On Behalf of | Mar 17, 2026 | Estate Planning |

Going through a divorce necessitates updating legal documents to reflect your new status. And one of those documents is your will. You need to update provisions in your estate planning documents that benefit your former spouse.

Here is what you should know:

Automatic revocation

Under Virginia’s law § 64.2-412, a divorce or annulment automatically revokes any provision in a will that disposes of assets to a former spouse or nominates them as a fiduciary, such as an executor or guardian. The state will treat the former spouse as if they failed to survive the testator (the person who created the will).

This means they will not receive property from the estate, and the court can’t approve their appointment as the estate’s executor or the guardian of minor stepchildren.
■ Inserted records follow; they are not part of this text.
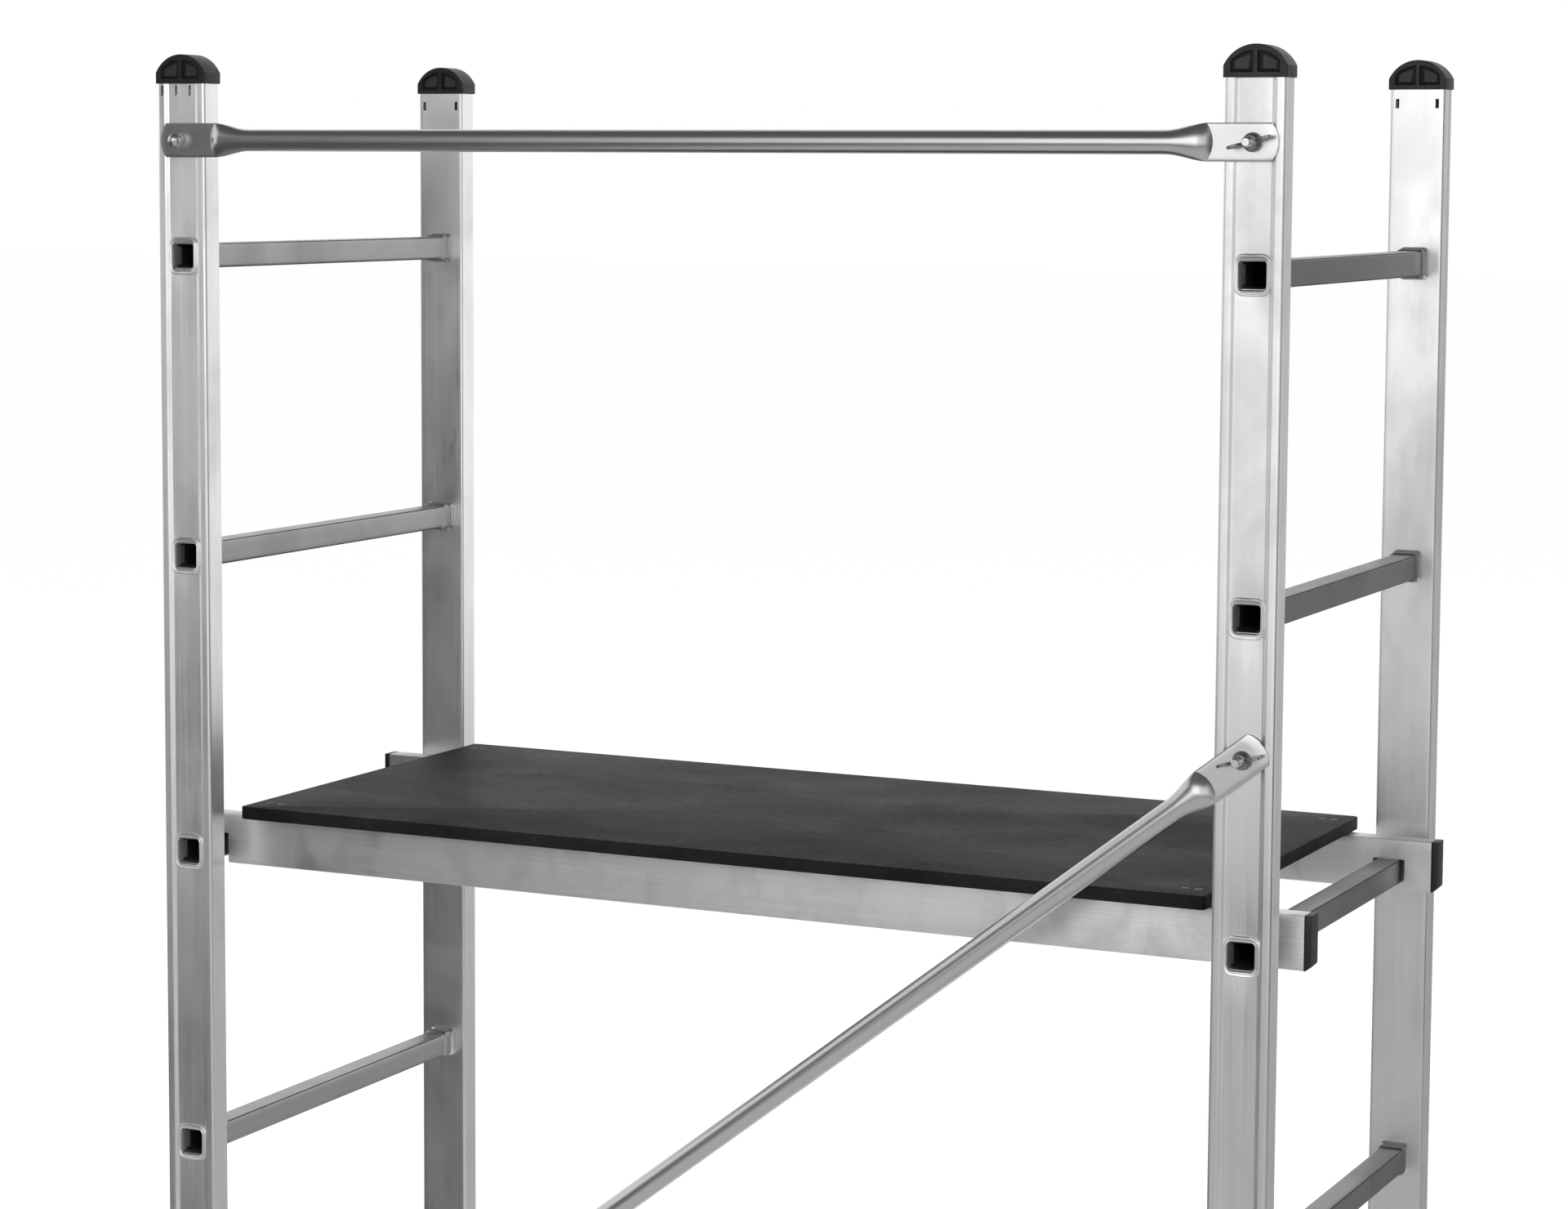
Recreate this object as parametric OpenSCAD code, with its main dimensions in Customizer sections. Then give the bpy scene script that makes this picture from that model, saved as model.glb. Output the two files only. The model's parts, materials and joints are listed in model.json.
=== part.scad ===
// Mobile tower scaffold: two ladder frames on castor beams, joined by a
// platform, a guardrail and one diagonal brace.
// X runs along the tower, Y across it (front is -Y), Z up from the floor.

/* [Ladders] */
// Distance between the two ladders, centre to centre
ladder_gap = 1040; // [900:10:1200]
// Width over the two stiles of a ladder
ladder_w = 490; // [440:5:600]
// Stile section along the tower
stile_w = 52; // [46:1:60]
// Stile section across the tower
stile_d = 24; // [22:1:28]
// Height from one rung to the next
rung_pitch = 280; // [250:5:300]
// Outer size of the square rung tube
rung_w = 23; // [20:0.5:24]

/* [Platform] */
// Height of the top of the board above the rung it hangs on
board_rise = 42; // [38:1:48]
// Length of the board along the tower
board_l = 958; // [800:2:960]
// Width of the board across the tower
board_w = 436; // [380:2:438]
// Thickness of the board
board_t = 12; // [9:1:15]
// Overall length of a platform rail with its end plugs
rail_l = 1132; // [1120:2:1160]

/* [Guardrail and brace] */
// Outer diameter of the round tube
tube_d = 20; // [18:1:24]
// Height of the guardrail above the top rung
guardrail_rise = 107; // [80:1:130]
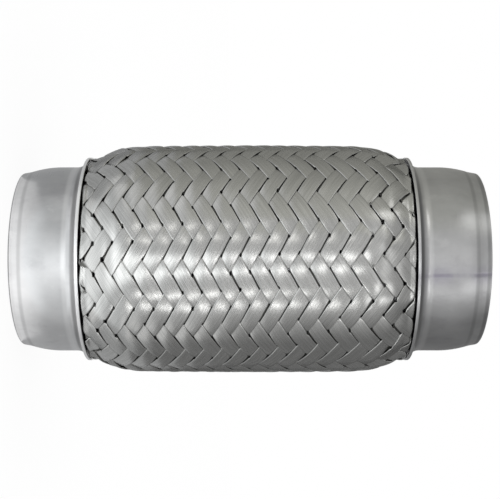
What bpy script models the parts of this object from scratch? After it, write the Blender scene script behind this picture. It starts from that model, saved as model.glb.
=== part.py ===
"""Exhaust flex pipe: a braided flexible coupling for a 57 mm exhaust pipe.

Metres, with +Z along the pipe's axis. The pipe stands on its lower end, and the origin is the
centre of that end face. From the outside in, it is made of two flared end caps, a herringbone
wire braid, a corrugated bellows, two inner sleeves and a wire lining.
"""

import math

import bmesh
import bpy
import numpy as np

MM = 0.001

# Lengths along the axis
FLEX_LENGTH = 105.56 * MM  # between the facing sides of the two cap lips
LOWER_NECK_LENGTH = 22.77 * MM  # from the lip's facing side to the end face
UPPER_NECK_LENGTH = 24.07 * MM

# The walls that lie one inside another in each neck, from the bore outwards
BORE_RADIUS = 28.6 * MM  # a 57 mm pipe slides into it
SLEEVE_WALL = 0.45 * MM
BELLOWS_WALL = 0.4 * MM
CAP_WALL = 1.0 * MM
FIT = 0.35 * MM  # clearance between one piece and the next

# End cap: a rim rolled in to the bore, a straight neck and a flared lip
RIM_WIDTH = 0.5 * MM
NOSE_LENGTH = 2.7 * MM
ROLL_LENGTH = 10.0 * MM
FLARE_LENGTH = 3.9 * MM
FLARE_RISE = 3.25 * MM
ROLL_STEPS = 3
FLARE_STEPS = 3
CAP_SEGMENTS = 36

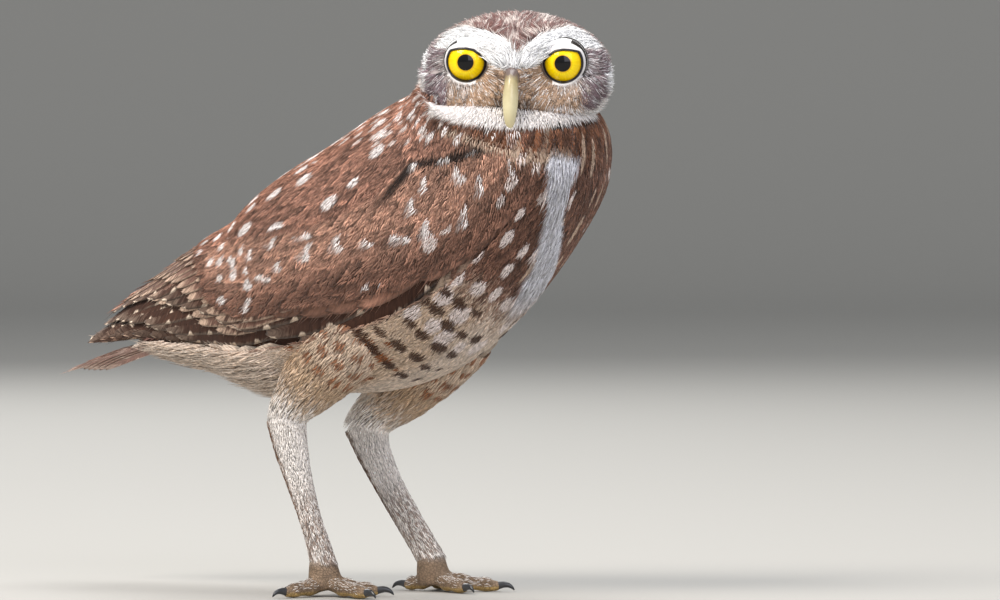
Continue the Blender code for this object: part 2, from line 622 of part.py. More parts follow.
def toe_rows(side, number):
    """Rows of one toe from the middle of the foot to its end, and its heading as a unit vector."""
    sign = 1 if side == "left" else -1
    base = SHANK_ROWS[side][-1]
    heading_deg, length = TOES[number]
    heading = math.radians(heading_deg) * sign
    way = np.array([math.cos(heading), math.sin(heading), 0.0])
    share = np.array([0.0, 0.22, 0.42, 0.6, 0.8, 1.0])
    height = np.array([5.4, 4.0, 3.0, 2.6, 2.1, 1.9]) * MM
    pads = np.array([1.0, 0.95, 1.12, 0.94, 1.12, 0.92])
    half = (TOE_ROOT + (TOE_TIP - TOE_ROOT) * share) * pads
    start = np.array([base[0] + 1.2 * MM, base[1], 0.0])
    points = start + way * ((length * share)[:, None]) + np.array([0, 0, 1.0]) * height[:, None]
    return points, half, way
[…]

If the revocation is automatic, do you need to update your documents?

It’s crucial to update your will to remove your spouse and name another executor or guardian. Besides, Virginia’s automatic revocation law does not generally apply to non-probate assets.  These include life insurance policies, retirement accounts, payable-on-death (POD) accounts and transfer-on-death (TOD) accounts. 

What if you want to leave assets to your former spouse?

If you want to leave assets to your ex-spouse or you want them to be appointed in a fiduciary role, your will should expressly state so. 

After the divorce is finalized, you can create a new will and name your ex-spouse as a beneficiary or nominate them as an executor or guardian. Another way is to draft a codicil – a legal written and signed document that allows you to express your intentions of leaving assets and responsibilities to your former spouse.